Come spiega Massimo Pieraccini, presidente e fondatore del Nucleo operativo di Protezione civile logistica dei trapianti: “L’insegnamento del dono anonimo che ci viene dall’ADMO è vivo e, come tutti i grandi fenomeni culturali, riesce ad adattarsi alle esigenze di questi anni, in cui la solidarietà troppe volte si arresta davanti alla diffidenza di chi ci bussa alla porta, perché l’amore per la bellezza del “dono” è legato al desiderio di condividerlo, in silenzio, e diventa un sinonimo di generosità”.

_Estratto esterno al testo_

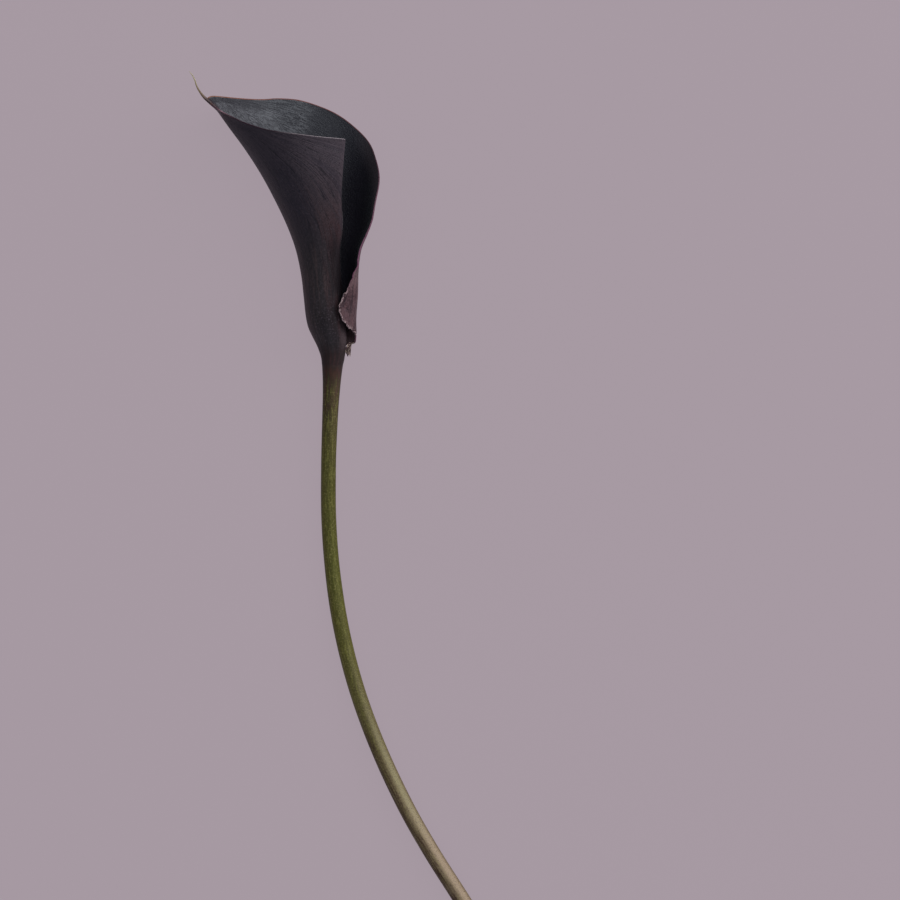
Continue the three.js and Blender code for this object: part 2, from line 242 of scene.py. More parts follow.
def sheet_place(u, v):
    """Turn and height at u across the sheet (0 the inner margin, 1 the outer) and v up it."""
    rise = v ** ROW_CROWDING
    flap_height = rise * UPPER_MARGIN(FOLD_TURN(95.0))
    tightened = 1 - 0.6 * v ** 4  # the fold is tighter towards the flap's corner
    fold_end = FOLD_TURN(flap_height) - FOLD_SPREAD(flap_height) * tightened
    inner = np.minimum(INNER_MARGIN(v), fold_end - 1)
    in_fold = mix(inner, fold_end, u / FLAP_SHARE)
    across_flap = np.clip((u - FLAP_SHARE) / (BACK_SHARE - FLAP_SHARE), 0, 1)
    in_flap = fold_end * (1 - across_flap ** FLAP_CROWDING)
    across_back = np.clip((u - BACK_SHARE) / (1 - BACK_SHARE), 0, 1)
    in_back = LAST_TURN * crowded(across_back, BACK_CROWDING)
    turn = np.where(u < FLAP_SHARE, in_fold, np.where(u < BACK_SHARE, in_flap, in_back))
    return turn, mix(lower_margin(turn), upper_margin(turn), rise)


def sheet_at(u, v):
    """The middle of the sheet at u across it and v up it."""
    turn, height = sheet_place(u, v)
    return sheet_point(turn, height, v)


def sheet_normal(u, v):
    """The direction out of the sheet there."""
    step = 1e-3
    u0, u1 = np.maximum(u - step, 0), np.minimum(u + step, 1)
    v0, v1 = np.maximum(v - step, 0), np.minimum(v + step, 1)
    across = sheet_at(u1, v) - sheet_at(u0, v)
    along = sheet_at(u, v1) - sheet_at(u, v0)
    return unit(np.cross(along, across))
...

La solidarietà vince su tutto

Anche Nicoletta Sacchi, direttore Ibmdr (ossia l'organismo istituzionale italiano che gestisce la ricerca dei donatori su scala mondiale) commenta il gesto del dono come la partecipazione ad un miracolo che può compiersi anche nel segno della pace: "Negli ultimi mesi è stato effettuato il dono più grande: il midollo di un donatore italiano per salvare una paziente russa affetta da leucemia. Con una guerra ancora in corso ed enormi difficoltà logistiche nell’organizzare la missione abbiamo dimostrato che la solidarietà umana può vincere sempre. Malgrado scioperi e guerre il trasporto del “dono” è stato effettuato da Massimo Pieraccini, presidente e fondatore del Nucleo operativo di Protezione civile logistica dei trapianti, dimostrando ancora una volta che la solidarietà non conosce né limiti, né confini".